**What is needed**
Report how many lines of the entries below contain the word "Blender", and nothing more.

**Listed records**
==*==
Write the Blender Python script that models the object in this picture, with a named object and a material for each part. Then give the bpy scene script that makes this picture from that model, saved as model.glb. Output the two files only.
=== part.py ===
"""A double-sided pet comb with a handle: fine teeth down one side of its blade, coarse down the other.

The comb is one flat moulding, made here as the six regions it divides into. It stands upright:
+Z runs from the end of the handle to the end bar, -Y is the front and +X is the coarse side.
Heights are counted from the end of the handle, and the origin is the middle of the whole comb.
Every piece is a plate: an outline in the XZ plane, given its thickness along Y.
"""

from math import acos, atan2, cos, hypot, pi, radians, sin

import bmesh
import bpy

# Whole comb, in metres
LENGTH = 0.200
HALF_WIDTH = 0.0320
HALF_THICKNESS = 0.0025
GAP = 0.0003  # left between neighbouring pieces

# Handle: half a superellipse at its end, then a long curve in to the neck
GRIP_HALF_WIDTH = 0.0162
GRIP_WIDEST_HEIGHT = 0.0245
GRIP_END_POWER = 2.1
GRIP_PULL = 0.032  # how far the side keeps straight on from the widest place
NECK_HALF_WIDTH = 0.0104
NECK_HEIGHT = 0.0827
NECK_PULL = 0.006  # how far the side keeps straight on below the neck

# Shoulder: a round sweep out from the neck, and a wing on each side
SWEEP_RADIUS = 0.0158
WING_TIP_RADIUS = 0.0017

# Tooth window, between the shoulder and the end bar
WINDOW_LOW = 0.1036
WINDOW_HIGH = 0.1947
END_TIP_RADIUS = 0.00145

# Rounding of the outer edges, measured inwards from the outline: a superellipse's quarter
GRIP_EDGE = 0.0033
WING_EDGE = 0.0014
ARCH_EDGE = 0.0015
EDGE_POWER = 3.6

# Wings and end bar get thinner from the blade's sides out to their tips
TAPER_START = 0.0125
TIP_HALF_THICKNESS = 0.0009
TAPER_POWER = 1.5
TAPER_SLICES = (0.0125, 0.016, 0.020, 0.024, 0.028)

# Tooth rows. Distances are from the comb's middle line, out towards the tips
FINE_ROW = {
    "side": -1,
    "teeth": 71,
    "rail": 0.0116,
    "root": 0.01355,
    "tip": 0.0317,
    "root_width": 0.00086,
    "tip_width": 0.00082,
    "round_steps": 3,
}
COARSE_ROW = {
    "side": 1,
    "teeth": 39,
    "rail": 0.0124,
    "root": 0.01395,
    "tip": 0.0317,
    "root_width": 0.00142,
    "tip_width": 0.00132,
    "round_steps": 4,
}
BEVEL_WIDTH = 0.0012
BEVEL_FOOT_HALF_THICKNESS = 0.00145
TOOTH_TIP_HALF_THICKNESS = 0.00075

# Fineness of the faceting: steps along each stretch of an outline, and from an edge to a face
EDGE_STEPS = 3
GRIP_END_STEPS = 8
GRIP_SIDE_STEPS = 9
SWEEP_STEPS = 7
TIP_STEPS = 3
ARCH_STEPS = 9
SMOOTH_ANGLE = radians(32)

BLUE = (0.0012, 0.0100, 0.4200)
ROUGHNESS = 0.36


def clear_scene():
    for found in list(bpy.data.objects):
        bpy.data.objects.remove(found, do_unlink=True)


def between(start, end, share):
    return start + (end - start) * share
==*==
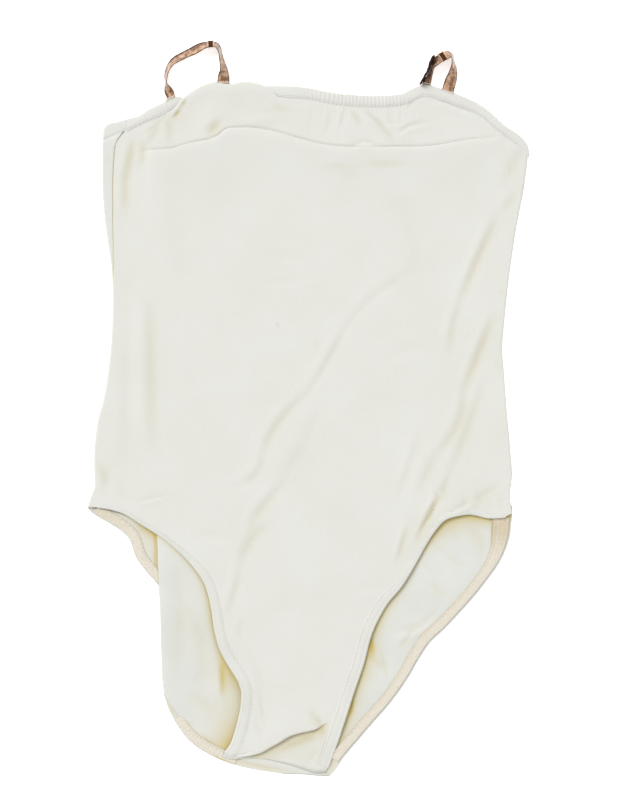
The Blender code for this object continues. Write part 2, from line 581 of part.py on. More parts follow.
==*==
**Solved exercise**
2